EXERCISE TASK -
Quote, with no changes, the lines that run from the top of the material to the line with "const CUT_EDGE = [[264, 9.2], [265.8, 8.7], [CANE_TOP, 7.4]];", both included.

MATERIAL -
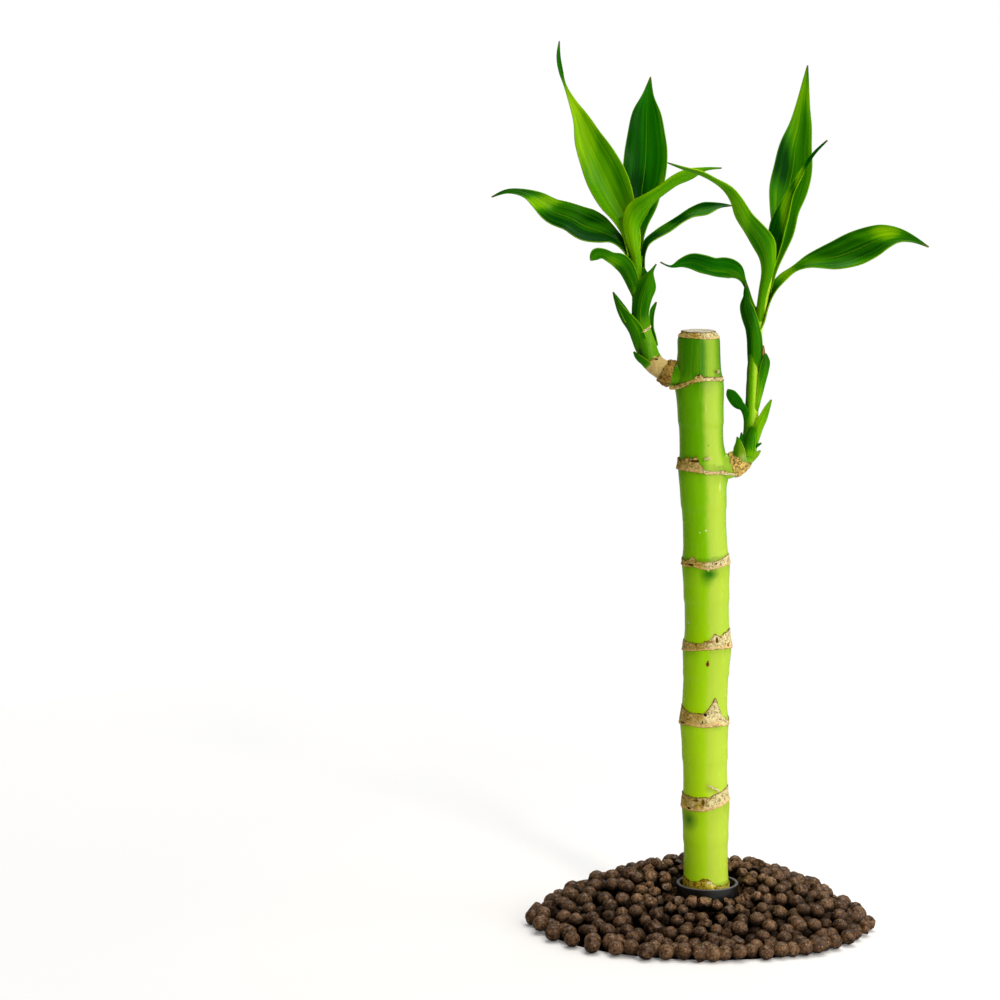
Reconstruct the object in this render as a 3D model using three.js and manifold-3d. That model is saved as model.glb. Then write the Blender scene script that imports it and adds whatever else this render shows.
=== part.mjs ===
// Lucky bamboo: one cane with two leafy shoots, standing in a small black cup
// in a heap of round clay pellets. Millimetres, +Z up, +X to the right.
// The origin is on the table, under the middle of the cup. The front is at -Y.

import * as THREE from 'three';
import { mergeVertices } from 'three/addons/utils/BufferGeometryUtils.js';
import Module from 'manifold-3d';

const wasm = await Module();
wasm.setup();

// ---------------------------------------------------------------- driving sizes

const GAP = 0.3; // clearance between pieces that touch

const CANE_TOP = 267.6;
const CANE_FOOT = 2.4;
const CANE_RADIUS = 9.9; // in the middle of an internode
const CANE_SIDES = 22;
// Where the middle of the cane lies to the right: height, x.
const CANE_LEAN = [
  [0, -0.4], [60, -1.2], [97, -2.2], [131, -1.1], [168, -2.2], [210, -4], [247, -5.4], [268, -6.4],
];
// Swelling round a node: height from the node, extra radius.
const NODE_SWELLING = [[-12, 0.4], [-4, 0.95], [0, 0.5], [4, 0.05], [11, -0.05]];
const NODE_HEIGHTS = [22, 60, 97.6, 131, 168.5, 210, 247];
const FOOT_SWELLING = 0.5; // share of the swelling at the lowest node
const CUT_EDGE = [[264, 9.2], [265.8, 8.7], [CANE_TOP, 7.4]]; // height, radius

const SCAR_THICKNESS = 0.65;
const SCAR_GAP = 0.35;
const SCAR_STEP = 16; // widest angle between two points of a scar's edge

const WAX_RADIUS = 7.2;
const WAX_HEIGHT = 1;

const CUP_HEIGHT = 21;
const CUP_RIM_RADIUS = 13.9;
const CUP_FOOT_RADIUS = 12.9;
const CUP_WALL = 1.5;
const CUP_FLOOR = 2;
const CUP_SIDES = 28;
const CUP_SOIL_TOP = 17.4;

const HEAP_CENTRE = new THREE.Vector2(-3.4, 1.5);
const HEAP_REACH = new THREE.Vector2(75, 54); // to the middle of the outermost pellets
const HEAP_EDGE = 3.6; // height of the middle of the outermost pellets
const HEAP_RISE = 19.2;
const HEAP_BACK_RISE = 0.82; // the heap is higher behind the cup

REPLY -
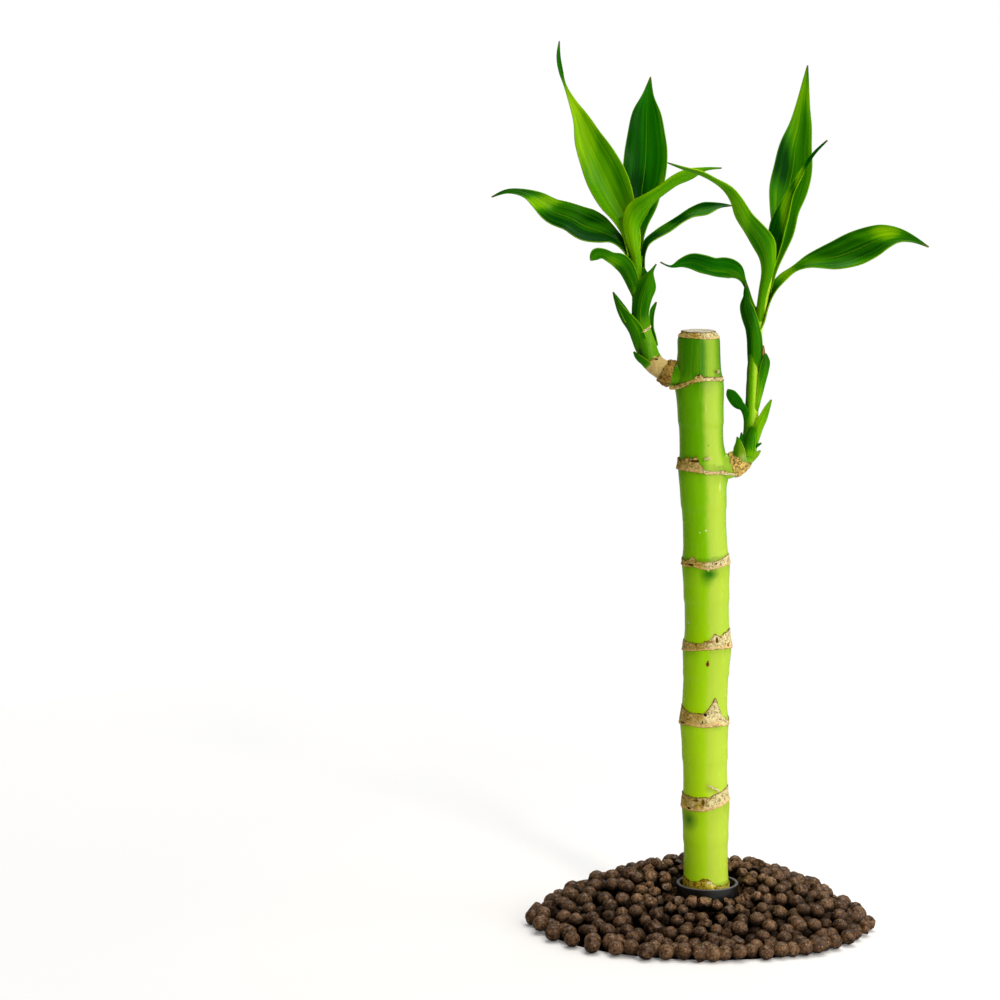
Reconstruct the object in this render as a 3D model using three.js and manifold-3d. That model is saved as model.glb. Then write the Blender scene script that imports it and adds whatever else this render shows.
=== part.mjs ===
// Lucky bamboo: one cane with two leafy shoots, standing in a small black cup
// in a heap of round clay pellets. Millimetres, +Z up, +X to the right.
// The origin is on the table, under the middle of the cup. The front is at -Y.

import * as THREE from 'three';
import { mergeVertices } from 'three/addons/utils/BufferGeometryUtils.js';
import Module from 'manifold-3d';

const wasm = await Module();
wasm.setup();

// ---------------------------------------------------------------- driving sizes

const GAP = 0.3; // clearance between pieces that touch

const CANE_TOP = 267.6;
const CANE_FOOT = 2.4;
const CANE_RADIUS = 9.9; // in the middle of an internode
const CANE_SIDES = 22;
// Where the middle of the cane lies to the right: height, x.
const CANE_LEAN = [
  [0, -0.4], [60, -1.2], [97, -2.2], [131, -1.1], [168, -2.2], [210, -4], [247, -5.4], [268, -6.4],
];
// Swelling round a node: height from the node, extra radius.
const NODE_SWELLING = [[-12, 0.4], [-4, 0.95], [0, 0.5], [4, 0.05], [11, -0.05]];
const NODE_HEIGHTS = [22, 60, 97.6, 131, 168.5, 210, 247];
const FOOT_SWELLING = 0.5; // share of the swelling at the lowest node
const CUT_EDGE = [[264, 9.2], [265.8, 8.7], [CANE_TOP, 7.4]]; // height, radius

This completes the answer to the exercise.